Repeat all of the data precisely.

* Provided material *
╔══

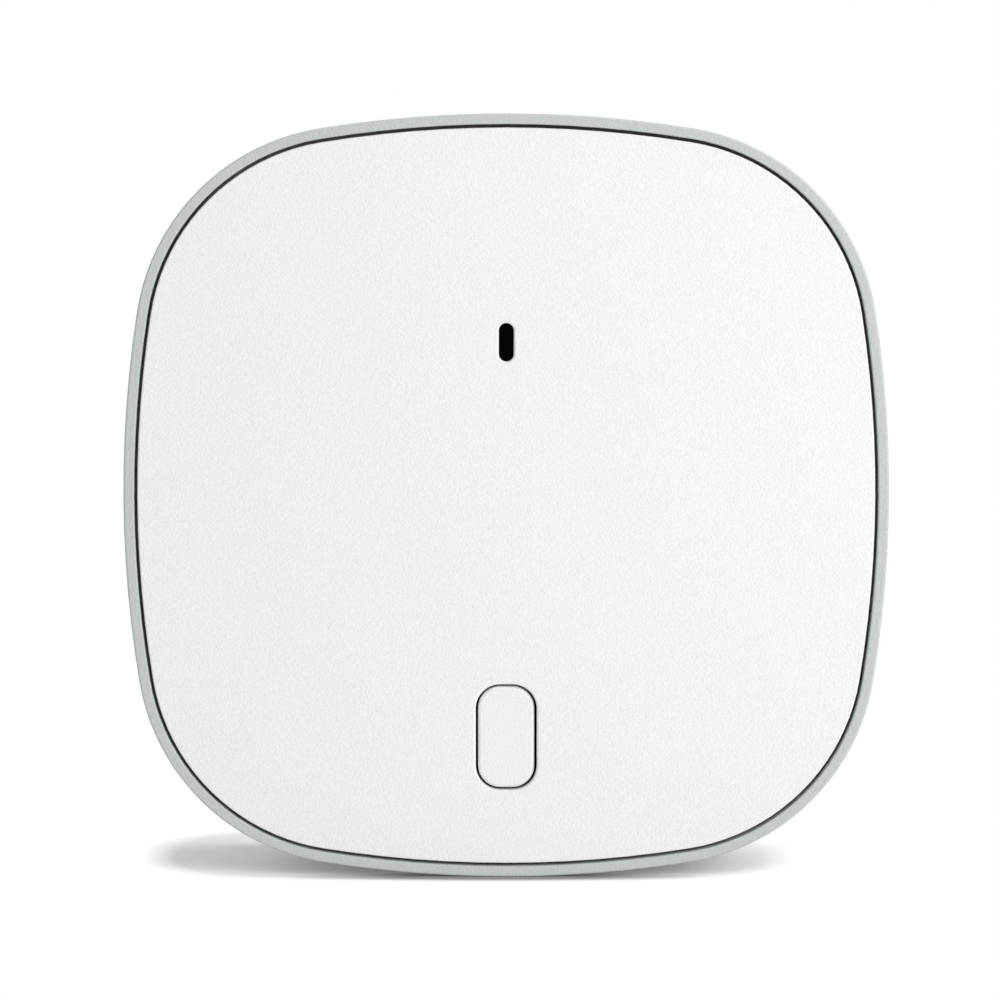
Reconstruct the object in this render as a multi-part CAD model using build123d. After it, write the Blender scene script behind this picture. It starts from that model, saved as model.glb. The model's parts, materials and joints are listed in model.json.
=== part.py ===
from build123d import *
import os
from math import atan2, degrees, sqrt

# Lengths are in millimetres. Every piece is drawn with x to the right and z up from the middle of
# the body, and with y as the depth behind the front face. At the end all of them are moved
# together, so that the origin lies under the middle of the body, at its foot.

# Body, seen from the front: a square with bowed sides and round corners
body_width = 98.0
side_bow_radius = 150.3
corner_radius = 28.1
rim_width = 1.36
seam_gap = 0.43

# Body, seen from the side
body_depth = 28.0
side_wall = 2.4
back_wall = 2.0
back_edge_radius = 6.0
rim_edge_radius = 0.3
rim_inner_radius = 0.2
opening_edge_radius = 0.25

# Front panel
panel_thickness = 2.0
panel_edge_radius = 0.2
hole_edge_radius = 0.3
skirt_gap = 0.15
skirt_thickness = 1.2
skirt_height = 4.0
gasket_thickness = 0.8
gasket_side_gap = 0.1

# Indicator slot and its light pipe
slot_width = 1.9
slot_height = 4.9
slot_drop = 29.1
pipe_gap = 0.05
pipe_recess = 0.5
pipe_flange_border = 1.2
pipe_flange_thickness = 1.0
pipe_above_led = 0.2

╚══

* Exercise answer *
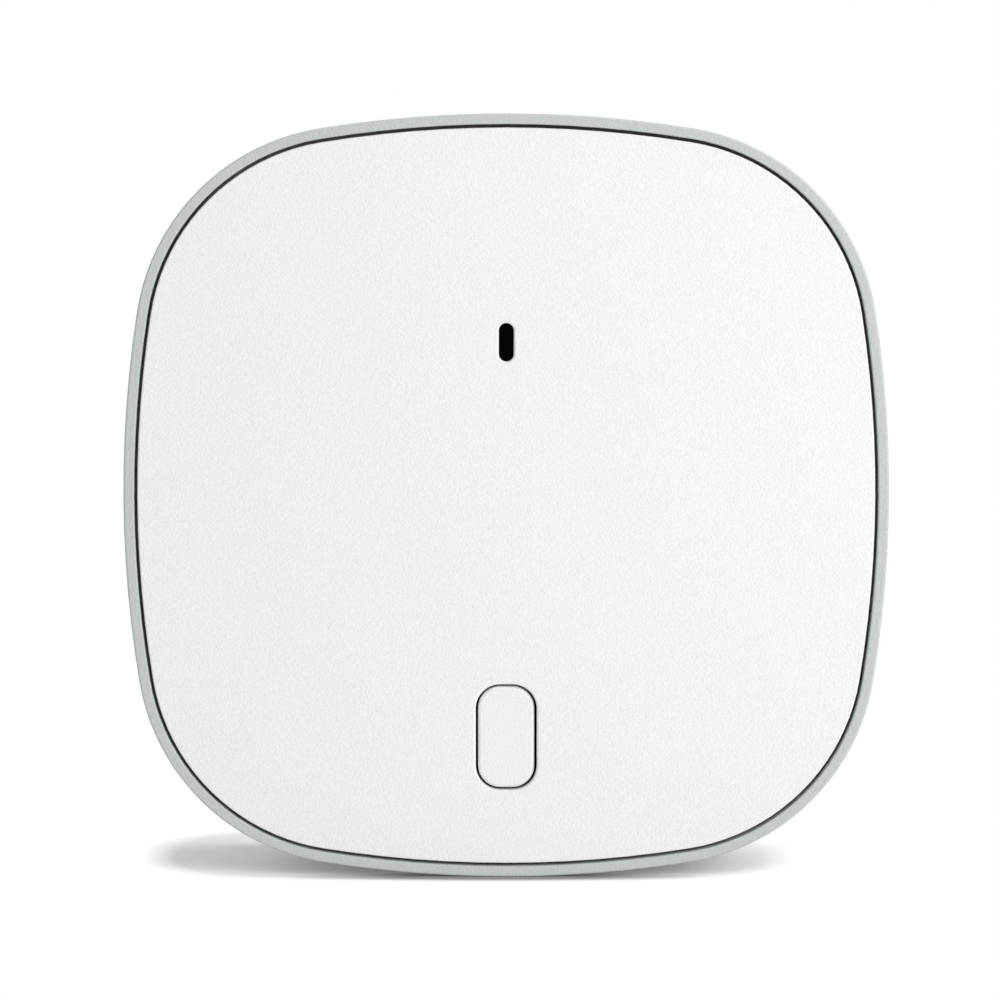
Reconstruct the object in this render as a multi-part CAD model using build123d. After it, write the Blender scene script behind this picture. It starts from that model, saved as model.glb. The model's parts, materials and joints are listed in model.json.
=== part.py ===
from build123d import *
import os
from math import atan2, degrees, sqrt

# Lengths are in millimetres. Every piece is drawn with x to the right and z up from the middle of
# the body, and with y as the depth behind the front face. At the end all of them are moved
# together, so that the origin lies under the middle of the body, at its foot.

# Body, seen from the front: a square with bowed sides and round corners
body_width = 98.0
side_bow_radius = 150.3
corner_radius = 28.1
rim_width = 1.36
seam_gap = 0.43

# Body, seen from the side
body_depth = 28.0
side_wall = 2.4
back_wall = 2.0
back_edge_radius = 6.0
rim_edge_radius = 0.3
rim_inner_radius = 0.2
opening_edge_radius = 0.25

# Front panel
panel_thickness = 2.0
panel_edge_radius = 0.2
hole_edge_radius = 0.3
skirt_gap = 0.15
skirt_thickness = 1.2
skirt_height = 4.0
gasket_thickness = 0.8
gasket_side_gap = 0.1

# Indicator slot and its light pipe
slot_width = 1.9
slot_height = 4.9
slot_drop = 29.1
pipe_gap = 0.05
pipe_recess = 0.5
pipe_flange_border = 1.2
pipe_flange_thickness = 1.0
pipe_above_led = 0.2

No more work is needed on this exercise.